_What this task involves_
Restate, word for word, every line of the data.

>> Begin Entries

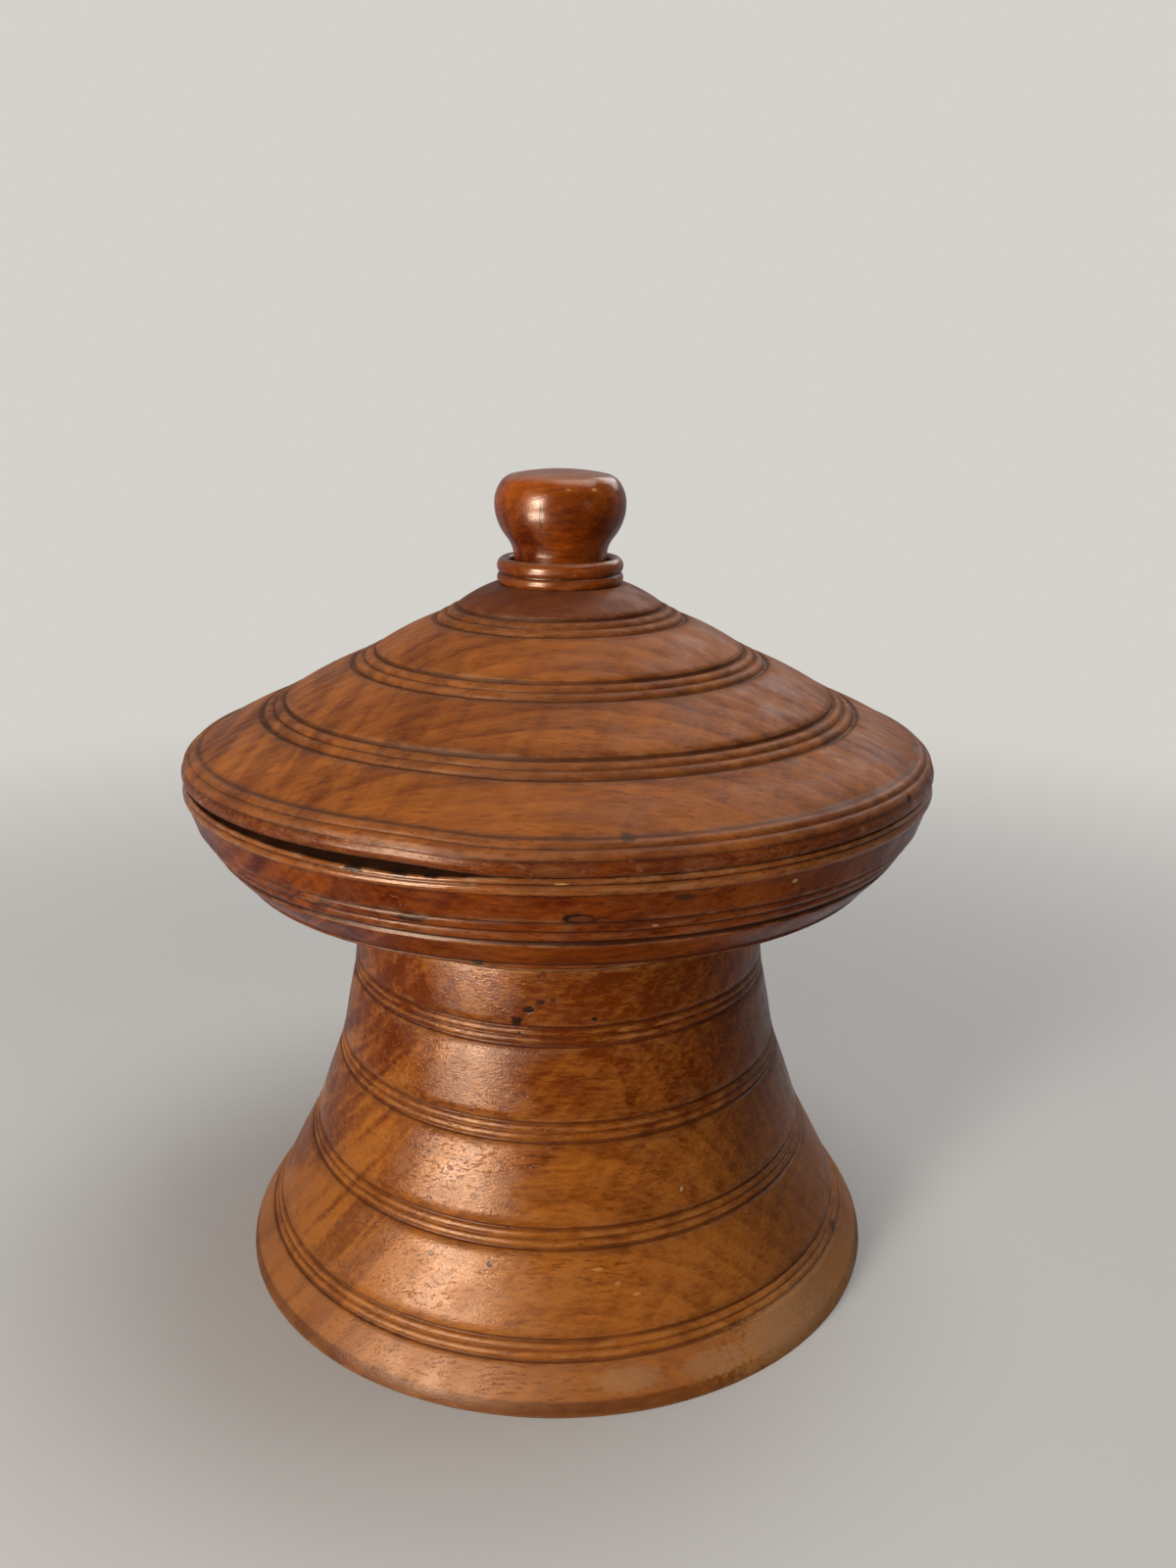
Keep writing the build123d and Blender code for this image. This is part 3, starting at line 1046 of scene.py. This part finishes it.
    def _sag(self, mesh: bmesh.types.BMesh) -> None:
        """Leans the rim back a little and wears it down at the front left, where the lid gapes.

        Args:
            mesh: the turned mesh, in metres.
        """
        for vert in mesh.verts:
            high = (vert.co.z / MM - self.floor) / (self.rim - self.floor - self.lean_start)
            vert.co.z -= settle(vert.co) * max(0.0, min(1.0, high))
            above = (vert.co.z / MM - (self.rim - self.sag_depth)) / self.sag_depth
            if above > 0 and vert.co.xy.length / MM > self.radius - self.rim_face - 1:
                vert.co.z -= self.rim_sag * MM * gape_share(vert.co, self.gape_bearing) * min(1.0, above)


@dataclass
class Lid:
    """The conical lid with three double-beaded rings and a beaded edge."""

    seat: float = 262.0
    radius: float = 184.0
    slope: float = 0.5
    wall: float = 13.0
    ring_radii: tuple[float, ...] = (139.7, 96.0, 56.0)
    bead: float = 5.5
    outer_cove: float = 2.5
    inner_cove: float = 1.5
    depth: float = 1.7
    band_swell: float = 0.8
    rim_round: float = 14.0
    rim_valleys: tuple[float, ...] = (28.0, 48.0, 68.0)
    rim_bead_depth: float = 1.15
    rim_inset: float = 2.2
    flange_depth: float = 6.5
    flange_thickness: float = 9.0
    flange_radius: float = 167.3
    seat_edge: float = 0.8
    crown_radius: float = 31.0
    crown_thickness: float = 21.0
    hole_radius: float = 12.1
    gape: float = 2.7
    gape_bearing: float = 247.0
    gape_start: float = 90.0
    wood: TurnedWood = TurnedWood(
        "lid_wood_dull",
        light=(0.37, 0.105, 0.012), dark=(0.118, 0.022, 0.002), grime_and_shade=(0.045, 0.015, 0.006),
        worn_and_highlight=(0.46, 0.21, 0.09), handled=(0.115, 0.013, 0.002), gloss_low=0.40, gloss_high=0.58,
        specular=0.2, sheen=0.12, dust=(0.45, 0.29, 0.21), shade_and_tone_by_height=(347.0, 328.0, -0.3, 0.0),
        ripple_share=0.3, fine_share=0.4, halo_share=0.45, grime_and_shade_share=0.6, blotch_share=0.42,
        pith=(330.0, 150.0), bump=0.15, chip_share=0.35,
        marks=(
            Mark((152.2, -100.5, 268.5), (2.4, 2.4, 2.0), Tint.KNOT, 1.0),
            Mark((0.0, 0.0, 349.0), (60.0, 60.0, 22.0), Tint.SOAKED, 0.5),
            Mark((25.8, -173.0, 275.2), (3.2, 3.0, 2.0), Tint.STAIN, 0.9),
        ),
    )

    def _rim_point(self, angle: float) -> Vector:
        """A point on the rounded edge.

        Args:
            angle: degrees above the seat.

        Returns:
            The point.
        """
        turn = math.radians(angle)
        arm = Vector((math.cos(turn), math.sin(turn))) * self.rim_round
        return Vector((self.radius - self.rim_round, self.seat)) + arm

    def cone_point(self, radius: float) -> Vector:
        """A point on the straight cone at a radius."""
        foot = self._rim_point(self.rim_valleys[-1])
        return Vector((radius, foot.y + (foot.x - radius) * self.slope))

    def outline(self) -> Outline:
        """Draws the section from the seat up the cone and back down the underside.

        Returns:
            The closed outline.
        """
        foot = self._rim_point(self.rim_valleys[-1])
        lip = Vector((self.radius - self.rim_inset, self.seat))
        drawn = Outline(handling=1.0, sunkness=1.0).start(*lip)
        drawn.sunkness = 0.0
        half_way = self._rim_point(self.rim_valleys[0] / 2)
        drawn.arc_through(half_way, self._rim_point(self.rim_valleys[0]), 8)
        drawn.handling = 0.3
        drawn.beads([self._rim_point(angle) for angle in self.rim_valleys[1:]], self.rim_bead_depth)
        drawn.handling = 0.0
        along = (self.cone_point(0) - foot).normalized()
        for radius in self.ring_radii:
            centre = self.cone_point(radius)
            lower = centre - along * (self.bead + self.outer_cove)
            upper = centre + along * (self.bead + self.inner_cove)
            drawn.arc(lower, self.band_swell, 10)
            cut_ring(drawn, lower, upper, centre, self.bead, self.depth)
        crown = self.cone_point(self.crown_radius)
        drawn.arc(crown, self.band_swell)
        drawn.bareness = 1.0
        ceiling = crown.y - self.crown_thickness
        drop = self.wall * math.sqrt(1 + self.slope**2)
        inner = self.flange_radius - self.flange_thickness
        drawn.line((self.hole_radius, crown.y), 6)
        drawn.line((self.hole_radius, ceiling), 6)
        drawn.line((foot.x - (ceiling + drop - foot.y) / self.slope, ceiling), 6)
        drawn.line(self.cone_point(inner) - Vector((0, drop)), 8)
        drawn.line((inner, self.seat - self.flange_depth), 4)
        drawn.sunkness = 0.7
        drawn.line((self.flange_radius, self.seat - self.flange_depth), 4)
        drawn.line((self.flange_radius, self.seat), 4)
        drawn.line(lip - Vector((self.seat_edge, 0)), 4)
        return drawn

    def _warp(self, mesh: bmesh.types.BMesh) -> None:
        """Lifts the edge at the front left, where the dried lid no longer meets the bowl.

        The whole lid leans with the rim under it.

        Args:
            mesh: the turned mesh, in metres.
        """
        for vert in mesh.verts:
            outer = (vert.co.xy.length / MM - self.gape_start) / (self.radius - self.gape_start)
            if outer > 0:
                vert.co.z += self.gape * MM * gape_share(vert.co, self.gape_bearing) * outer**2
            vert.co.z -= settle(vert.co)

    def build(self) -> bpy.types.Object:
        """Turns, warps and dresses the lid.

        Returns:
            The piece.
        """
        lathe = Lathe("lid_turned", "lid", Body.LID, "lid_wood", seed=4.2, halo_reach=4.5)
        mesh = lathe.turn(self.outline(), 0.9)
        self._warp(mesh)
        return lathe.finish(mesh, self.wood.make())


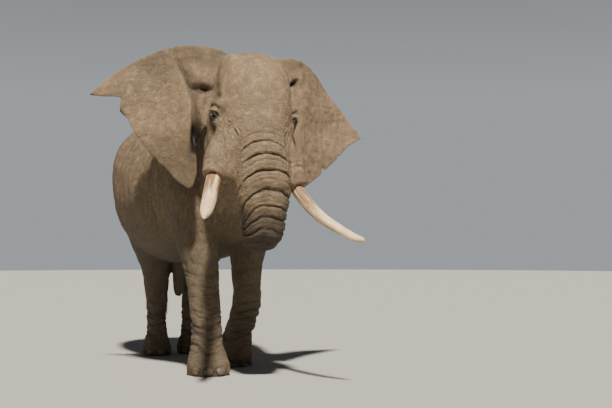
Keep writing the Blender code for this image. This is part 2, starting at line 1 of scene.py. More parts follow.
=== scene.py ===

>> End Entries

_Answer below_
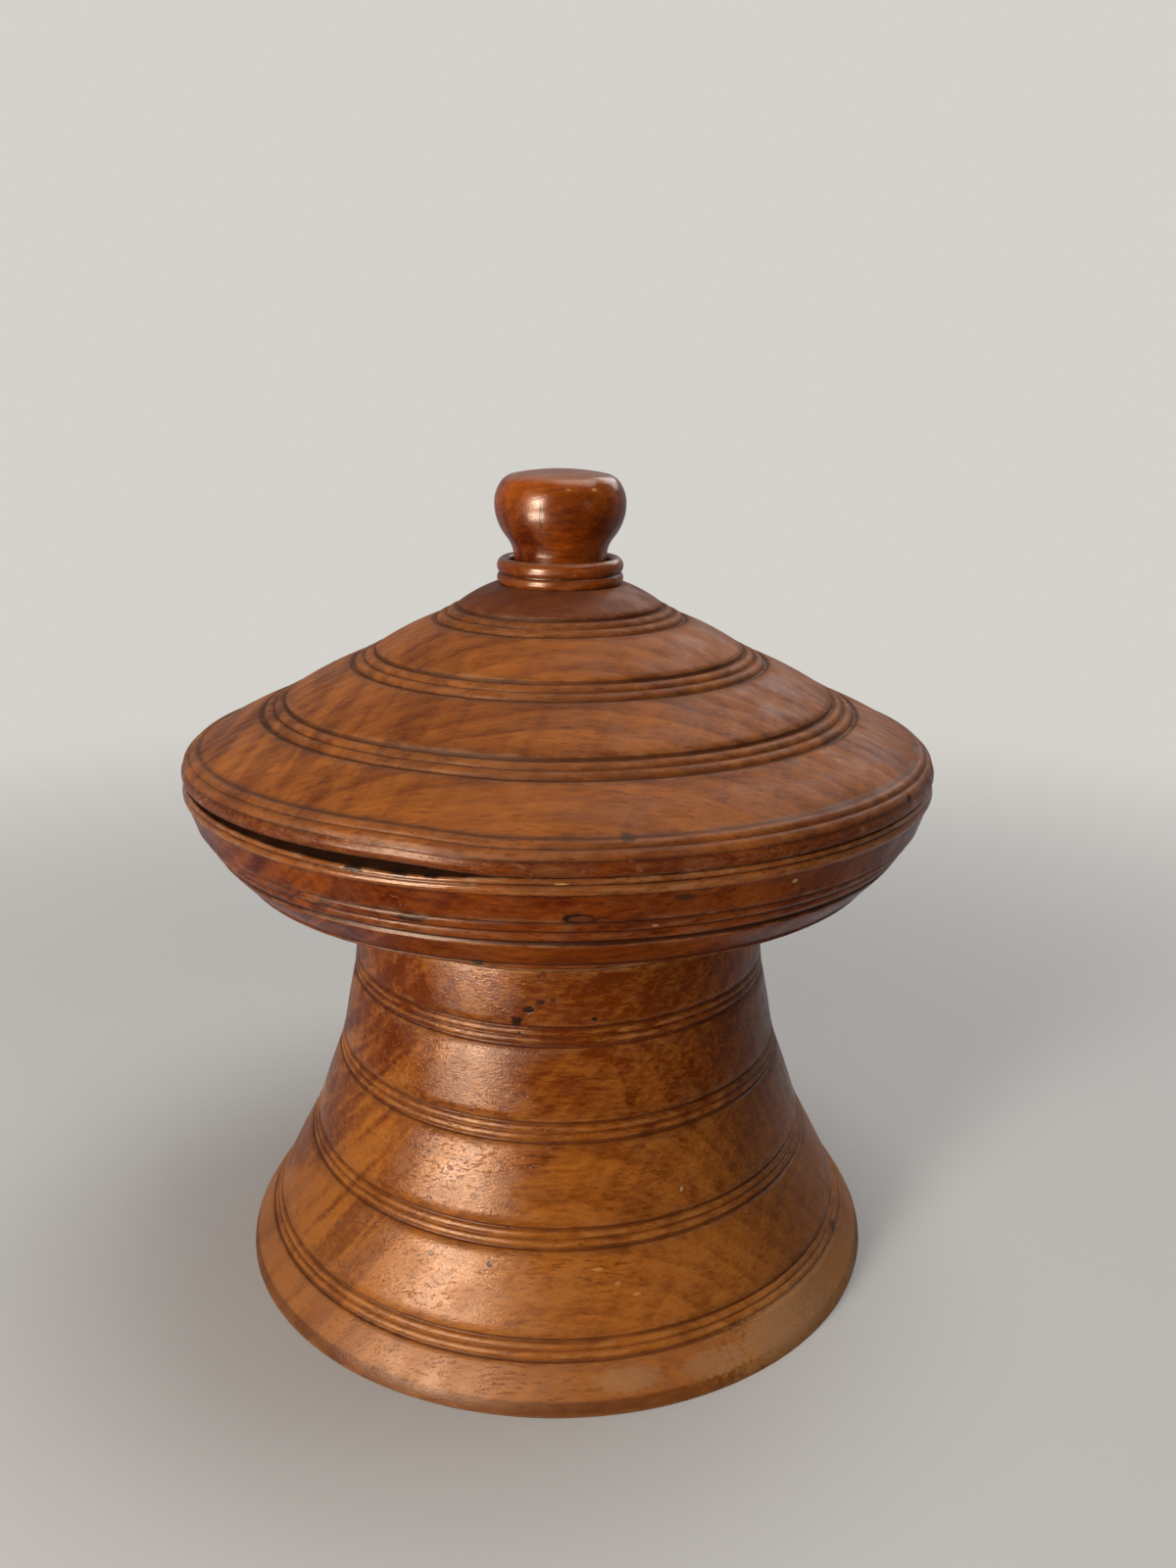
Keep writing the build123d and Blender code for this image. This is part 3, starting at line 1046 of scene.py. This part finishes it.
    def _sag(self, mesh: bmesh.types.BMesh) -> None:
        """Leans the rim back a little and wears it down at the front left, where the lid gapes.

        Args:
            mesh: the turned mesh, in metres.
        """
        for vert in mesh.verts:
            high = (vert.co.z / MM - self.floor) / (self.rim - self.floor - self.lean_start)
            vert.co.z -= settle(vert.co) * max(0.0, min(1.0, high))
            above = (vert.co.z / MM - (self.rim - self.sag_depth)) / self.sag_depth
            if above > 0 and vert.co.xy.length / MM > self.radius - self.rim_face - 1:
                vert.co.z -= self.rim_sag * MM * gape_share(vert.co, self.gape_bearing) * min(1.0, above)


@dataclass
class Lid:
    """The conical lid with three double-beaded rings and a beaded edge."""

    seat: float = 262.0
    radius: float = 184.0
    slope: float = 0.5
    wall: float = 13.0
    ring_radii: tuple[float, ...] = (139.7, 96.0, 56.0)
    bead: float = 5.5
    outer_cove: float = 2.5
    inner_cove: float = 1.5
    depth: float = 1.7
    band_swell: float = 0.8
    rim_round: float = 14.0
    rim_valleys: tuple[float, ...] = (28.0, 48.0, 68.0)
    rim_bead_depth: float = 1.15
    rim_inset: float = 2.2
    flange_depth: float = 6.5
    flange_thickness: float = 9.0
    flange_radius: float = 167.3
    seat_edge: float = 0.8
    crown_radius: float = 31.0
    crown_thickness: float = 21.0
    hole_radius: float = 12.1
    gape: float = 2.7
    gape_bearing: float = 247.0
    gape_start: float = 90.0
    wood: TurnedWood = TurnedWood(
        "lid_wood_dull",
        light=(0.37, 0.105, 0.012), dark=(0.118, 0.022, 0.002), grime_and_shade=(0.045, 0.015, 0.006),
        worn_and_highlight=(0.46, 0.21, 0.09), handled=(0.115, 0.013, 0.002), gloss_low=0.40, gloss_high=0.58,
        specular=0.2, sheen=0.12, dust=(0.45, 0.29, 0.21), shade_and_tone_by_height=(347.0, 328.0, -0.3, 0.0),
        ripple_share=0.3, fine_share=0.4, halo_share=0.45, grime_and_shade_share=0.6, blotch_share=0.42,
        pith=(330.0, 150.0), bump=0.15, chip_share=0.35,
        marks=(
            Mark((152.2, -100.5, 268.5), (2.4, 2.4, 2.0), Tint.KNOT, 1.0),
            Mark((0.0, 0.0, 349.0), (60.0, 60.0, 22.0), Tint.SOAKED, 0.5),
            Mark((25.8, -173.0, 275.2), (3.2, 3.0, 2.0), Tint.STAIN, 0.9),
        ),
    )

    def _rim_point(self, angle: float) -> Vector:
        """A point on the rounded edge.

        Args:
            angle: degrees above the seat.

        Returns:
            The point.
        """
        turn = math.radians(angle)
        arm = Vector((math.cos(turn), math.sin(turn))) * self.rim_round
        return Vector((self.radius - self.rim_round, self.seat)) + arm

    def cone_point(self, radius: float) -> Vector:
        """A point on the straight cone at a radius."""
        foot = self._rim_point(self.rim_valleys[-1])
        return Vector((radius, foot.y + (foot.x - radius) * self.slope))

    def outline(self) -> Outline:
        """Draws the section from the seat up the cone and back down the underside.

        Returns:
            The closed outline.
        """
        foot = self._rim_point(self.rim_valleys[-1])
        lip = Vector((self.radius - self.rim_inset, self.seat))
        drawn = Outline(handling=1.0, sunkness=1.0).start(*lip)
        drawn.sunkness = 0.0
        half_way = self._rim_point(self.rim_valleys[0] / 2)
        drawn.arc_through(half_way, self._rim_point(self.rim_valleys[0]), 8)
        drawn.handling = 0.3
        drawn.beads([self._rim_point(angle) for angle in self.rim_valleys[1:]], self.rim_bead_depth)
        drawn.handling = 0.0
        along = (self.cone_point(0) - foot).normalized()
        for radius in self.ring_radii:
            centre = self.cone_point(radius)
            lower = centre - along * (self.bead + self.outer_cove)
            upper = centre + along * (self.bead + self.inner_cove)
            drawn.arc(lower, self.band_swell, 10)
            cut_ring(drawn, lower, upper, centre, self.bead, self.depth)
        crown = self.cone_point(self.crown_radius)
        drawn.arc(crown, self.band_swell)
        drawn.bareness = 1.0
        ceiling = crown.y - self.crown_thickness
        drop = self.wall * math.sqrt(1 + self.slope**2)
        inner = self.flange_radius - self.flange_thickness
        drawn.line((self.hole_radius, crown.y), 6)
        drawn.line((self.hole_radius, ceiling), 6)
        drawn.line((foot.x - (ceiling + drop - foot.y) / self.slope, ceiling), 6)
        drawn.line(self.cone_point(inner) - Vector((0, drop)), 8)
        drawn.line((inner, self.seat - self.flange_depth), 4)
        drawn.sunkness = 0.7
        drawn.line((self.flange_radius, self.seat - self.flange_depth), 4)
        drawn.line((self.flange_radius, self.seat), 4)
        drawn.line(lip - Vector((self.seat_edge, 0)), 4)
        return drawn

    def _warp(self, mesh: bmesh.types.BMesh) -> None:
        """Lifts the edge at the front left, where the dried lid no longer meets the bowl.

        The whole lid leans with the rim under it.

        Args:
            mesh: the turned mesh, in metres.
        """
        for vert in mesh.verts:
            outer = (vert.co.xy.length / MM - self.gape_start) / (self.radius - self.gape_start)
            if outer > 0:
                vert.co.z += self.gape * MM * gape_share(vert.co, self.gape_bearing) * outer**2
            vert.co.z -= settle(vert.co)

    def build(self) -> bpy.types.Object:
        """Turns, warps and dresses the lid.

        Returns:
            The piece.
        """
        lathe = Lathe("lid_turned", "lid", Body.LID, "lid_wood", seed=4.2, halo_reach=4.5)
        mesh = lathe.turn(self.outline(), 0.9)
        self._warp(mesh)
        return lathe.finish(mesh, self.wood.make())


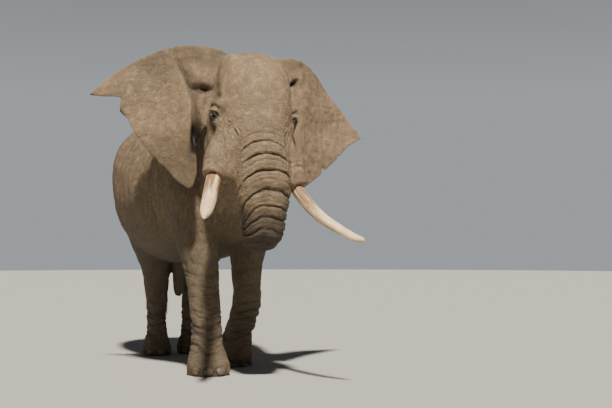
Keep writing the Blender code for this image. This is part 2, starting at line 1 of scene.py. More parts follow.
=== scene.py ===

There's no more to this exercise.